Europe

France moves to ban police chokeholds amid global George Floyd protests

French police will end the use of chokeholds amid international protests over the death of George Floyd.

In France, “[t]he method of seizing the neck via strangling will be abandoned and will no longer be taught in police schools,” Interior Minister Christopher Castaner said in a statement Monday, according to The Associated Press, adding “it will be now forbidden to push on the back of the neck or the neck.”

Floyd died May 25 after then-officer Derek Chauvin kept his knee on Floyd’s neck for more than eight minutes.
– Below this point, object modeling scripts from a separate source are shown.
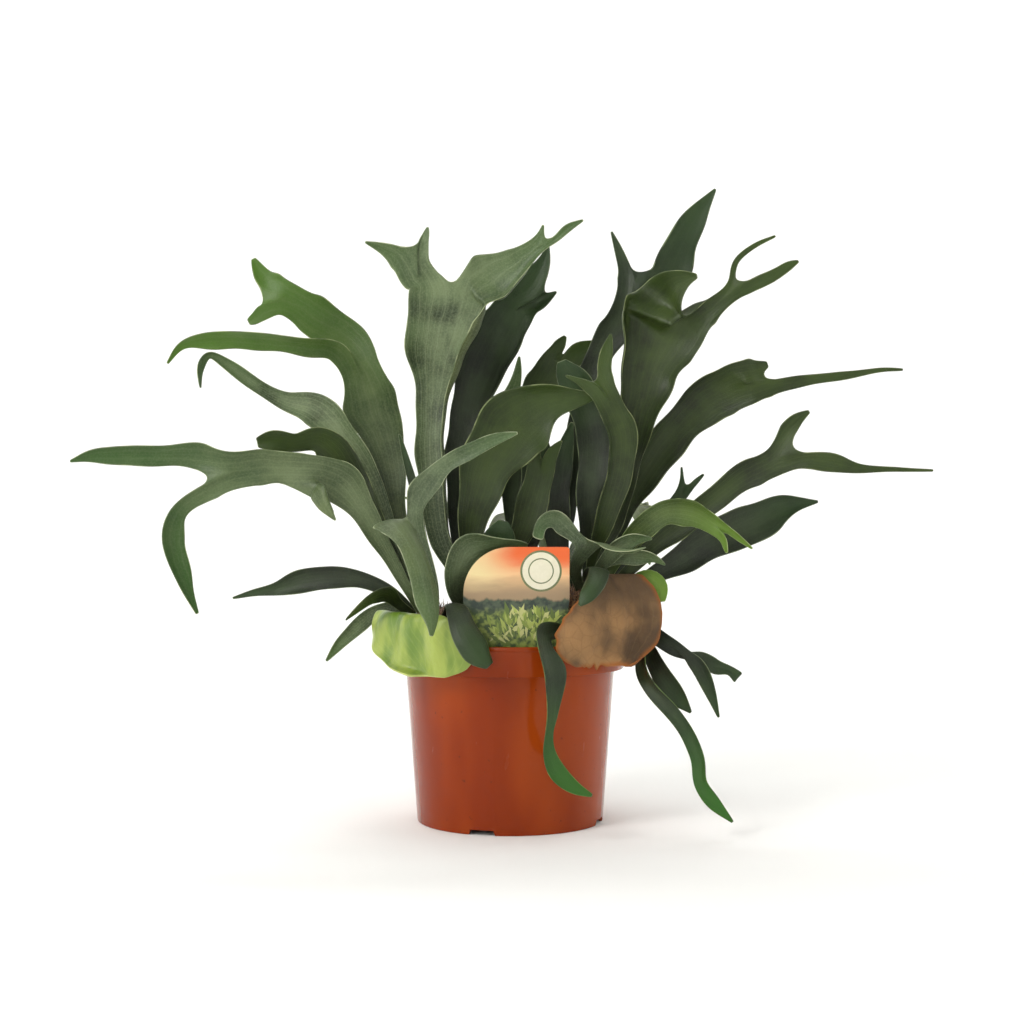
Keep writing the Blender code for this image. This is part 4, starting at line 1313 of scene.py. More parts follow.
@dataclass
class Soil:
    """The peat that fills the pot, with a crumbly top.

    Args:
        rings: Rings of faces across the top.
        spokes: Faces round the axis.
        crumbs: How many loose crumbs lie on top.
        seed: Picks their places.
    """

    rings: int = 26
    spokes: int = 96
    crumbs: int = 420
    seed: int = 7

    def build(self) -> bpy.types.Object:
        """Turn the soil's section, roughen its top and scatter crumbs on it.

        Returns:
            The finished piece.
        """
        low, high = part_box("potting_soil")
        radius = high[0] / MM
        top, floor = high[2] / MM, low[2] / MM
        profile = [(0.0, floor), (radius - 17.5, floor), (radius - 8.0, top - 8.5),
                   (radius - 0.4, top - 6.0), (radius, top - 1.4)]
        for ring in range(self.rings):
            profile.append(((radius - 1.2) * (1.0 - ring / self.rings), top - 0.9))
        profile.append((0.0, top - 0.9))
        bm = bmesh.new()
        revolve(bm, profile, self.spokes)
        for vert in bm.verts:
            if vert.co.z > top - 1.1:
                vert.co.z += 1.6 * noise.fractal(vert.co * 0.11, 1.0, 2.0, 3) - 0.4
        self.scatter(bm, radius - 4.0, top - 0.6)
        return finish_mesh("potting_soil_fill", bm, [PeatMix().build()],
                           "potting_soil")

    def scatter(self, bm: bmesh.types.BMesh, reach: float, top: float) -> None:
        """Lay small angular crumbs over the soil's top.

        Args:
            bm: The soil's mesh.
            reach: How far from the axis they lie, in millimetres.
            top: How high they lie.
        """
        chance = random.Random(self.seed)
        for _ in range(self.crumbs):
            far = reach * math.sqrt(chance.random())
            turn = chance.uniform(0.0, math.tau)
            size = chance.uniform(0.8, 2.1)
            made = bmesh.ops.create_icosphere(bm, subdivisions=1, radius=size)["verts"]
            for vert in made:
                vert.co *= chance.uniform(0.75, 1.25)
            bmesh.ops.translate(bm, vec=(far * math.cos(turn), far * math.sin(turn), top),
                                verts=made)


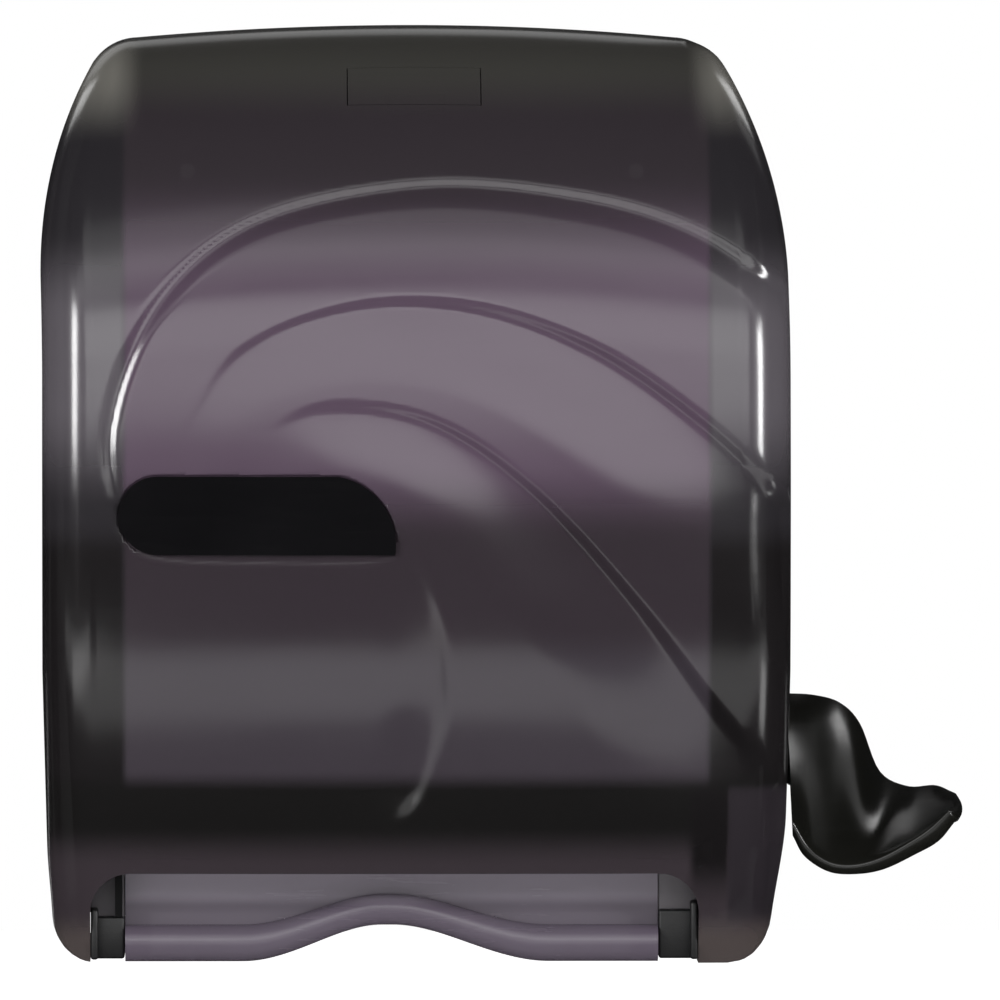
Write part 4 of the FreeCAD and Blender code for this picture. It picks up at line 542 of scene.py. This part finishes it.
def profileAt(kind, part, x, inset, rear, low):
    # a place on the form above or before x: y, z and the way it faces
    bow = bowAt(x)
    if kind == "roof":
        return rear + (arcY + bow - rear) * part, form["top"] - inset - bow, 0.0, 1.0
    if kind == "brow":
        turn = math.pi / 2 * (1 - part)
        faceY, faceZ = -math.cos(turn), math.sin(turn)
        radius = form["topRadius"] - inset
        return arcY + radius * faceY + bow, arcZ + radius * faceZ - bow, faceY, faceZ
    if kind == "face":
        return bow + inset - form["depth"], arcZ - (form["bellyDrop"] + arcZ) * part - bow, -1.0, 0.0
    drop = (form["bellyDrop"] + low + bow) * part
    radius = form["lowerRadius"]
    flat = math.sqrt((radius - inset) ** 2 - drop ** 2)
    y, z = radius - form["depth"] - flat + bow, drop - form["bellyDrop"] - bow
    return y, z, -flat / radius, drop / radius


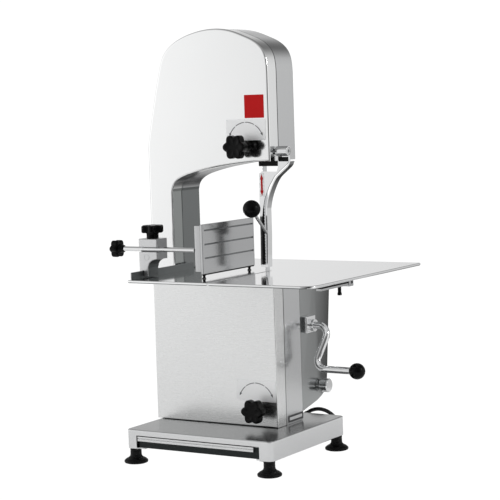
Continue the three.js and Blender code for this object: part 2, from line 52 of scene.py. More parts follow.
# ------------------------------------------------------------------ camera
AZ, EL, ROLL = math.radians(31.78), math.radians(4.95), math.radians(-1.80)
back = Vector((math.sin(AZ) * math.cos(EL), -math.cos(AZ) * math.cos(EL), math.sin(EL)))
right = (-back).cross(Vector((0, 0, 1))).normalized()
up = right.cross(-back)
r2 = right * math.cos(ROLL) + up * math.sin(ROLL)
u2 = up * math.cos(ROLL) - right * math.sin(ROLL)
cd = bpy.data.cameras.new("camera")
cd.sensor_width, cd.lens, cd.clip_start, cd.clip_end = 36, 119.35, 0.1, 50
cam = bpy.data.objects.new("camera", cd)
scene.collection.objects.link(cam)
m = Matrix((r2, u2, back)).transposed().to_4x4()
m.translation = Vector((1.7459, -2.8554, 0.7131))
cam.matrix_world = m
scene.camera = cam


# ------------------------------------------------------------------ mesh code
def catmull(pts, n):
    pts = [Vector(p) for p in pts]
    q = [2 * pts[0] - pts[1]] + pts + [2 * pts[-1] - pts[-2]]
    out = []
    for i in range(1, len(q) - 2):
        p0, p1, p2, p3 = q[i - 1:i + 3]
        t0 = 0.0
        t1 = t0 + max((p1 - p0).length, 1e-9) ** 0.5
        t2 = t1 + max((p2 - p1).length, 1e-9) ** 0.5
        t3 = t2 + max((p3 - p2).length, 1e-9) ** 0.5
        for k in range(n):
            t = t1 + (t2 - t1) * k / n
            a1 = p0 * ((t1 - t) / (t1 - t0)) + p1 * ((t - t0) / (t1 - t0))
            a2 = p1 * ((t2 - t) / (t2 - t1)) + p2 * ((t - t1) / (t2 - t1))
            a3 = p2 * ((t3 - t) / (t3 - t2)) + p3 * ((t - t2) / (t3 - t2))
            b1 = a1 * ((t2 - t) / (t2 - t0)) + a2 * ((t - t0) / (t2 - t0))
            b2 = a2 * ((t3 - t) / (t3 - t1)) + a3 * ((t - t1) / (t3 - t1))
            out.append(b1 * ((t2 - t) / (t2 - t1)) + b2 * ((t - t1) / (t2 - t1)))
    out.append(pts[-1])
    return [tuple(p) for p in out]


def ccw(o):
    a = sum(o[i][0] * o[(i + 1) % len(o)][1] - o[i][1] * o[(i + 1) % len(o)][0] for i in range(len(o)))
    return list(o) if a > 0 else list(reversed(o))


def inset(o, d):
    out, n = [], len(o)
    for i in range(n):
        q, p, r = o[i - 1], o[i], o[(i + 1) % n]
        l1, l2 = math.hypot(p[0] - q[0], p[1] - q[1]), math.hypot(r[0] - p[0], r[1] - p[1])
        n1 = (-(p[1] - q[1]) / l1, (p[0] - q[0]) / l1)
        n2 = (-(r[1] - p[1]) / l2, (r[0] - p[0]) / l2)
        s = d / max(1 + n1[0] * n2[0] + n1[1] * n2[1], 0.3)
        out.append((p[0] + s * (n1[0] + n2[0]), p[1] + s * (n1[1] + n2[1])))
    return out


def place(axis, u, v, h):
    return P(u, v, h) if axis == "Z" else P(u, h, v) if axis == "Y" else P(h, u, v)


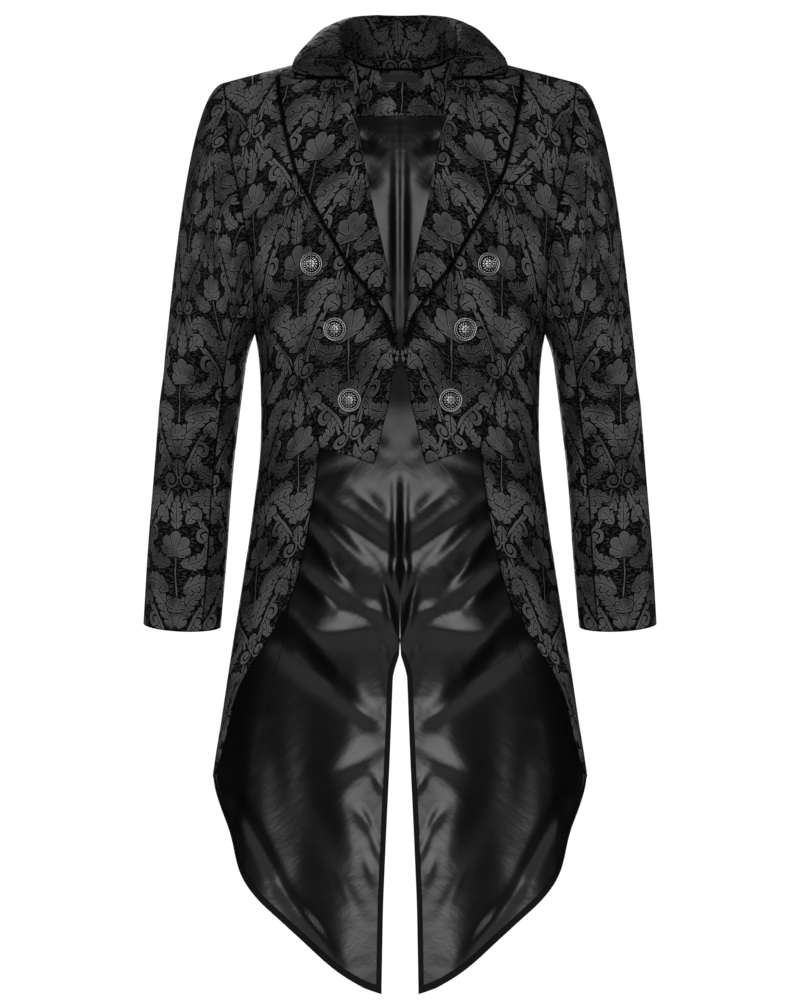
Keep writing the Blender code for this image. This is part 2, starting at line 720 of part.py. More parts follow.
def build_panels():
    """Builds the shell's panels, and gives the grids that the layers inside them follow."""
    armhole = armhole_points()
    front, side = front_grid(armhole), side_grid(armhole)
    back = back_grid(armhole, side)
    half = SEAM_GAP / 2
    fronts = None
    for name, grid in (("front", front), ("side", side), ("back", back)):
        sheets = layer(grid, 0.0, SHELL_WALL)
        top = half if name == "side" else SHOULDER_GAP
        pieces = pair(name, draw_in(sheets, left=half, right=half, top=top), FIGURED_CLOTH)
        fronts = fronts or pieces
    return armhole, front, side, back, fronts


# Small pieces that lie on a panel: places are (x, z), as seen from the front
LABEL_HALF_WIDTH = 0.0225
LABEL_TOP = -0.0030
LABEL_FOOT = -0.0120
WELT_CORNERS = ((0.1262, -0.1292), (0.1562, -0.1306), (0.1170, -0.1538), (0.1530, -0.1552))
WELT_WALL = 0.0015
IN_FRONT = -0.4
BUTTON_ROWS = ("upper", "middle", "lower")
BUTTON_PLACES = ((0.1021, -0.2478), (0.0752, -0.3238), (0.0584, -0.4064))
BUTTON_PROFILE = (
    (0.0000, 0.0000),
    (0.0034, 0.0000),
    (0.0034, 0.0022),
    (0.0134, 0.0026),
    (0.0141, 0.0038),
    (0.0132, 0.0052),
    (0.0078, 0.0074),
    (0.0000, 0.0088),
)
BUTTON_SIDES = 16


def seat(piece, x, z, start_y):
    """The spot and the facing of a piece's surface, met by a straight line along +Y."""
    met, spot, normal, _ = piece.ray_cast((x, start_y, z), (0.0, 1.0, 0.0))
    if not met:
        raise ValueError(f"nothing of {piece.name} at x {x:.4f}, z {z:.4f}")
    return np.array(spot), np.array(normal)


def on_piece(name, piece, corners, steps, start_y, wall_depth, look):
    """A flat tab that follows a piece, between corners given as left and right, top and foot."""
    columns, rows = steps
    s, t = np.meshgrid(np.linspace(0, 1, columns + 1), np.linspace(0, 1, rows + 1))
    top_left, top_right, foot_left, foot_right = (np.array(corner) for corner in corners)
    s, t = s[..., None], t[..., None]
    places = (1 - t) * ((1 - s) * top_left + s * top_right) + t * ((1 - s) * foot_left + s * foot_right)
    seats = [seat(piece, x, z, start_y) for x, z in places.reshape(-1, 2)]
    spots = np.array([spot for spot, _ in seats]).reshape(rows + 1, columns + 1, 3)
    normals = np.array([normal for _, normal in seats]).reshape(rows + 1, columns + 1, 3)
    sheets = [spots + normals * (LAYER_GAP + wall_depth), spots + normals * LAYER_GAP]
    return wall(name, sheets, look)


def turned_button(name, spot, normal):
    """A domed button with a rolled rim on a shank, turned about its own axis."""
    mesh = bpy.data.meshes.new(name)
    shape = bmesh.new()
    profile = [shape.verts.new((radius, 0.0, height)) for radius, height in BUTTON_PROFILE]
    edges = [shape.edges.new(ends) for ends in zip(profile, profile[1:])]
    bmesh.ops.spin(
        shape, geom=profile + edges, cent=(0, 0, 0), axis=(0, 0, 1), angle=2 * math.pi, steps=BUTTON_SIDES
    )
    bmesh.ops.remove_doubles(shape, verts=shape.verts, dist=1e-5)
    bmesh.ops.recalc_face_normals(shape, faces=shape.faces)
    shape.to_mesh(mesh)
    shape.free()
    mesh.materials.append(finish(name + "_finish", PEWTER))
    mesh.shade_smooth()
    mesh.set_sharp_from_angle(angle=math.radians(40))
    button = bpy.data.objects.new(name, mesh)
    bpy.context.scene.collection.objects.link(button)
    button.location = spot + normal * SEAM_GAP
    button.rotation_euler = Vector(normal).to_track_quat("Z", "Y").to_euler()
    return button


def build_trim(fronts, facing):
    left, right = fronts
    on_piece("breast_welt", left, WELT_CORNERS, (4, 2), IN_FRONT, WELT_WALL, FIGURED_CLOTH)
    half = LABEL_HALF_WIDTH
    corners = ((-half, LABEL_TOP), (half, LABEL_TOP), (-half, LABEL_FOOT), (half, LABEL_FOOT))
    on_piece("neck_label", facing, corners, (8, 1), 0.0, TAB_WALL, WOVEN_TAB)
    for row, (x, z) in zip(BUTTON_ROWS, BUTTON_PLACES):
        for side, piece, sign in (("left", left, 1), ("right", right, -1)):
            spot, normal = seat(piece, sign * x, z, IN_FRONT)
            turned_button(f"button_{side}_{row}", spot, normal)


def main():
    for old in list(bpy.data.objects):
        bpy.data.objects.remove(old, do_unlink=True)
    armhole, front, side, back, fronts = build_panels()
    build_sleeves(armhole)
    build_lapels()
    build_collar(front, back)
    build_linings(side, back)
    facing = build_facing(back)
    bpy.context.view_layer.update()
    build_trim(fronts, facing)


if __name__ == "__main__":
    main()
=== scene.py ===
"""Looks of a short-fronted tailcoat of black figured cloth, worn open and hollow.

Every piece of cloth is a thin wall worked out on the same figure and edges as the solids, with
finer steps, its creases and its seams. The front faces -Y and the wearer's left is at +X.
"""

import logging
import math
from dataclasses import dataclass, replace
from enum import Enum
from typing import NamedTuple

import bpy
import numpy as np
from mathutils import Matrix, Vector


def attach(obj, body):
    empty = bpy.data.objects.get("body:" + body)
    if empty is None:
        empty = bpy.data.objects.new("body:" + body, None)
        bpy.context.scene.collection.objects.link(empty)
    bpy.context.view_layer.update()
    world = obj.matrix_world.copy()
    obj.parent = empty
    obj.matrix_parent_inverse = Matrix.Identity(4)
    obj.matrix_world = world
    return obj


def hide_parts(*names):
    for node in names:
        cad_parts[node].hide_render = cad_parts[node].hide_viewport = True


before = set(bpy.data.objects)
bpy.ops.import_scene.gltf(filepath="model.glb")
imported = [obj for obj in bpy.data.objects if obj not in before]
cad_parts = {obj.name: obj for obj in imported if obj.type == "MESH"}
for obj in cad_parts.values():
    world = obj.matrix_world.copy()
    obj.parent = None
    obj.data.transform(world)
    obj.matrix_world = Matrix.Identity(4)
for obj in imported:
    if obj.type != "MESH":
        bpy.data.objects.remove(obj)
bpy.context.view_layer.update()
LOG = logging.getLogger("tailcoat")

Grid = np.ndarray
Rows = tuple[tuple[float, ...], ...]
Piece = bpy.types.Object
Finish = bpy.types.Material
MIRROR = np.array([-1.0, 1.0, 1.0])
TO_THE_BACK = (0.0, 1.0, 0.0)


class Side(Enum):
    """The wearer's two sides, as the sign of X."""

    LEFT = 1.0
    RIGHT = -1.0


def smooth(places: Grid, values: Grid, x: Grid) -> Grid:
    """Cubic through a table's rows, with the slope at each row taken from its neighbours.

    Args:
        places: where the rows stand, rising.
        values: one row of values for each place.
        x: the places asked for.

    Returns:
        The values at x, held at the first and last row beyond the ends.
    """
    places, values, x = (np.asarray(part, float) for part in (places, values, x))
    slopes = np.gradient(values, places, axis=0)
    row = np.clip(np.searchsorted(places, x, side="right") - 1, 0, len(places) - 2)
    width = places[row + 1] - places[row]
    t = np.clip((x - places[row]) / width, 0.0, 1.0)
    spread = t.shape + (1,) * (values.ndim - 1)
    t, width = t.reshape(spread), width.reshape(spread)
    start = (1 + 2 * t) * (1 - t) ** 2 * values[row] + t * (1 - t) ** 2 * width * slopes[row]
    end = t * t * (3 - 2 * t) * values[row + 1] - t * t * (1 - t) * width * slopes[row + 1]
    return start + end


def signed_power(value: Grid, exponent: Grid) -> Grid:
    """The size of a value raised to a power, with the value's own sign."""
    return np.sign(value) * np.abs(value) ** exponent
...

Chauvin faces charges of second-degree murder as well as third-degree murder and second-degree manslaughter, according to the wire service.

Paris police made an arrest that has drawn similar comparisons three days later, when an officer pinned a black man with his knee and shin on the man’s jaw, neck and upper chest, according to the AP.

Police use of chokeholds have been a flashpoint for the protests sweeping the country and the world after Floyd’s death.

French President Emmanuel Macron’s office said he spoke to top officials and told Castaner to fast-track previously promised police reforms.

French activists are similarly concerned that tensions in largely nonwhite neighborhoods between civilians and police have been exacerbated during the coronavirus lockdown period.

A march in the western French city of Nantes took place Monday, with demonstrators planning further protests Tuesday.